Domestic violence affects 1 in 4 women in America. Last year, the Nashville Police Department received 22,302 reports of domestic violence – about one report every 23 minutes. YWCA Nashville & Middle Tennessee supports hundreds of these survivors as the largest provider of domestic violence services in Tennessee and home to the Weaver Domestic Violence Center, a 65-bed emergency shelter in Nashville.
With funding from The Frist Foundation, the Weaver Center has been able to provide, for more than 20 years, emergency and wraparound services, including food, shelter, medical attention, clothing and therapy to women and children (and even shelter for their pets) who seek refuge from unsafe domestic situations. In 2022, the Weaver Center served 238 adults and 169 children, housing them for more than 13,000 nights. That same year, the Weaver Center’s crisis hotline answered over 5,200 calls.

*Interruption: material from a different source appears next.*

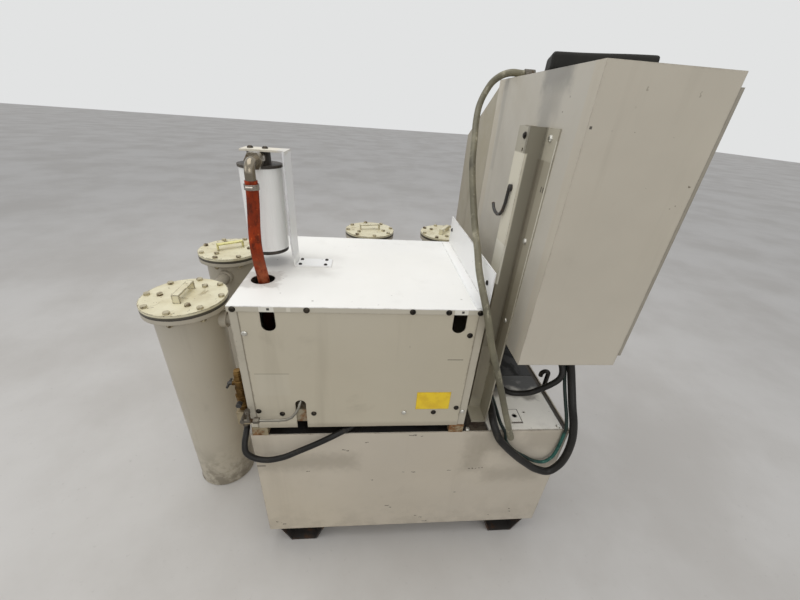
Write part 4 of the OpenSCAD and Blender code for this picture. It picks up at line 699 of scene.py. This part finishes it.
paints["switch_knob"] = plastic("switch_red", rgb(170, 34, 28), 0.3, 700, 0.08)
paints["filter_bags"] = felt()

for name, mat in paints.items():
    for holder in cad[name].material_slots:
        holder.material = mat

hoses["red_hose"].data.materials.append(red_rubber())
black_rubber = rubber_hose("black_rubber", rgb(36, 34, 31), rgb(96, 90, 80), 0.26, 0.38, 10)
for name in ("loop_hose", "link_hose", "drain_hose"):
    hoses[name].data.materials.append(black_rubber)
teal = rubber_hose("teal_cover", rgb(44, 92, 82), rgb(120, 150, 136), 0.45, 0.40, 24, patches=teal_marks)
hoses["earth_cable"].data.materials.append(teal)
conduit = rubber_hose("conduit_cover", rgb(124, 119, 99), rgb(184, 178, 156), 0.70, 0.38, 9,
                      dark=rgb(58, 54, 44))
hoses["conduit_hose"].data.materials.append(conduit)
bpy.data.objects["conduit_tip"].data.materials.append(conduit)


# Rubber slab on the enclosure, turned and with a worn, slightly bent top; its wear is in metres
pad_size = Vector((0.220, 0.120, 0.038))
pad_turn = math.radians(-18)
pad_sag = 0.003
pad_bulge = 0.0015
pad_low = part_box("top_pad")[0]
pad = slab("top_slab", Vector((0, 0, 0)), pad_size, 9)
for v in pad.data.vertices:
    worn = 0.5 + 0.5 * noise.noise(v.co * 9 + Vector((3, 5, 7)))
    if v.co.z > pad_size.z / 2:
        v.co.z -= pad_sag * worn
    v.co.x = min(max(v.co.x + pad_bulge * noise.noise(v.co * 23), 0), pad_size.x)
    x = v.co.x * math.cos(pad_turn) - v.co.y * math.sin(pad_turn)
    y = v.co.x * math.sin(pad_turn) + v.co.y * math.cos(pad_turn) - pad_size.x * math.sin(pad_turn)
    v.co = pad_low + Vector((x, y, v.co.z))
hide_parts("top_pad")
pad.data.materials.append(plastic("slab_rubber", rgb(24, 23, 18), 0.8, 160, 0.14, rgb(58, 54, 44), 0.6))

# Collars and threads of the brass stack: radius, bottom and top above the stack's foot in mm
collars = ((17.2, 14, 20), (17.2, 48, 52.5), (14.5, 75, 80), (14.2, 102, 107.5), (10.6, 125, 129),
           (10.6, 132, 136))
collar_edge = 0.001
low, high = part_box("relief_valve")
stack_r = 0.016
stack_foot = Vector((high.x - stack_r, high.y - stack_r, low.z))
for i, numbers in enumerate(collars, 1):
    r, bottom, top = (n / 1000 for n in numbers)
    rows = [(0.85 * r, bottom), (r, bottom + collar_edge), (r, top - collar_edge), (0.85 * r, top)]
    mesh = lathe(f"valve_collar_{i}", rows, stack_foot, sides=20)
    collar = add(f"valve_collar_{i}", mesh, "unit")
    collar.data.materials.append(paints["relief_valve"])


def plate_paint():
    """Yellow enamel, rubbed along its edges."""
    p = Paint("yellow_plate", coat=0.3)
    face = p.mix(p.span(p.noise(30, 5, 0.6), 0.4, 0.66), rgb(240, 204, 20), rgb(226, 186, 16))
    worn = p.math("MULTIPLY", p.span(p.edges(0.003), 0.02, 0.12), 0.5)
    return p.finish(p.mix(worn, face, rgb(160, 132, 40)), 0.38, p.noise(300, 2), 0.06, 0.0003, 0)


# Blank yellow plate on the front panel
plate = slab("yellow_plate", at(497, -0.9, 707), at(599, 0.0, 775), 2)
plate.data.materials.append(plate_paint())


def bead(name, centre, radius, mat):
    """Weld bead round a circle: a small rippled ring."""
    steps = 160
    sides = 6
    thick = 0.0028
    verts = []
    faces = []
    for i in range(steps):
        a = 2 * math.pi * i / steps
        uneven = noise.noise(Vector((i * 0.7, radius * 9, 1)))
        ripple = thick * (1 + 0.22 * math.sin(i * 2.1) + 0.2 * uneven)
        for b in circle(sides):
            r = radius + ripple * math.cos(b)
            verts.append(centre + Vector((r * math.cos(a), r * math.sin(a), ripple * math.sin(b))))
    for i in range(steps):
        j = (i + 1) % steps
        for k in range(sides):
            n = (k + 1) % sides
            faces.append([i * sides + k, j * sides + k, j * sides + n, i * sides + n])
    piece = add(name, mesh_of(name, verts, faces), "unit")
    piece.data.materials.append(mat)


# Weld beads under each canister's flange and at its foot
for i, (x, y) in enumerate(canisters, 1):
    can = f"canister_{i}"
    bead(f"{can}_flange_weld", at(x, y, 854), 0.1105, paints[can])
    bead(f"{can}_foot_weld", at(x, y, 4), 0.1095, paints[can])


# Floor, light and background
bm = bmesh.new()
bmesh.ops.create_grid(bm, x_segments=8, y_segments=8, size=30)
mesh = bpy.data.meshes.new("floor")
bm.to_mesh(mesh)
bm.free()
floor = add("floor", mesh, None, False)
floor.location = (0, 0, -0.0005)


def floor_paint():
    """Plain pale concrete."""
    p = Paint("floor")
    cloud = p.mix(p.span(p.noise(0.9, 6, 0.6), 0.35, 0.68), rgb(206, 203, 197), rgb(192, 188, 181))
    speck = p.span(p.noise(38, 5, 0.7), 0.60, 0.74, 0, 0.25)
    return p.finish(p.mix(speck, cloud, rgb(150, 145, 136)), 0.7, p.noise(90, 4), 0.05, 0.001, 0)


floor.data.materials.append(floor_paint())


def lamp(name, place, aim, size, energy, colour):
    """A soft rectangular light that points at aim."""
    data = bpy.data.lights.new(name, "AREA")
    data.shape = "RECTANGLE"
    data.size = size[0]
    data.size_y = size[1]
    data.energy = energy
    data.color = colour
    lamp_object = bpy.data.objects.new(name, data)
    bpy.context.scene.collection.objects.link(lamp_object)
    lamp_object.location = place
    lamp_object.rotation_euler = (Vector(aim) - Vector(place)).to_track_quat("-Z", "Y").to_euler()


lamp("top_light", (-0.6, -0.2, 4.4), (0, 0, 0.6), (3.6, 3.0), 62, (1.0, 0.985, 0.96))
lamp("front_light", (0.8, -4.2, 2.8), (0.2, 0, 0.8), (3.0, 2.0), 26, (1.0, 0.99, 0.97))
lamp("left_light", (-4.0, -1.4, 2.6), (0, 0, 0.8), (2.4, 2.0), 16, (0.98, 0.99, 1.0))

# Even light from all round; the camera and reflections see a paler backdrop
world = bpy.data.worlds.new("world")
bpy.context.scene.world = world
world.use_nodes = True
tree = world.node_tree
tree.nodes.clear()
out = tree.nodes.new("ShaderNodeOutputWorld")
plain = tree.nodes.new("ShaderNodeBackground")
plain.inputs[0].default_value = (0.92, 0.94, 1.0, 1)
plain.inputs[1].default_value = 0.60
seen = tree.nodes.new("ShaderNodeBackground")
seen.inputs[0].default_value = rgb(226, 227, 227)
seen.inputs[1].default_value = 1.0
path = tree.nodes.new("ShaderNodeLightPath")
either = tree.nodes.new("ShaderNodeMath")
either.operation = "MAXIMUM"
tree.links.new(path.outputs["Is Camera Ray"], either.inputs[0])
tree.links.new(path.outputs["Is Glossy Ray"], either.inputs[1])
blend = tree.nodes.new("ShaderNodeMixShader")
tree.links.new(either.outputs[0], blend.inputs[0])
tree.links.new(plain.outputs[0], blend.inputs[1])
tree.links.new(seen.outputs[0], blend.inputs[2])
tree.links.new(blend.outputs[0], out.inputs[0])

bpy.context.scene.view_settings.view_transform = "Standard"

“You can come literally into the Weaver Center with nothing, not more than the clothes on your back,” says Sharon K. Roberson, the YWCA’s president and CEO. “Because we’ll give you clothing, food and shelter. We’ll help you get your children back in school so they can continue their education. We have children’s activities, we have workshops, counseling for adults and children. We want to help in any way for our survivors to move forward. It’s our mission at the Weaver Center.”
What the Weaver Center does is also about equity – ensuring that all families have access to resources such as mentorship, education and career preparation, which empower them to live independently.
But for Sharon and her team, there’s always more families to serve, more services to provide, and more to do. “We have to turn away too many people. My vision would be for us to continue to provide state-of-the-art domestic violence services from a trauma-informed lens and provide equity in this community for individuals who are in need of our support.”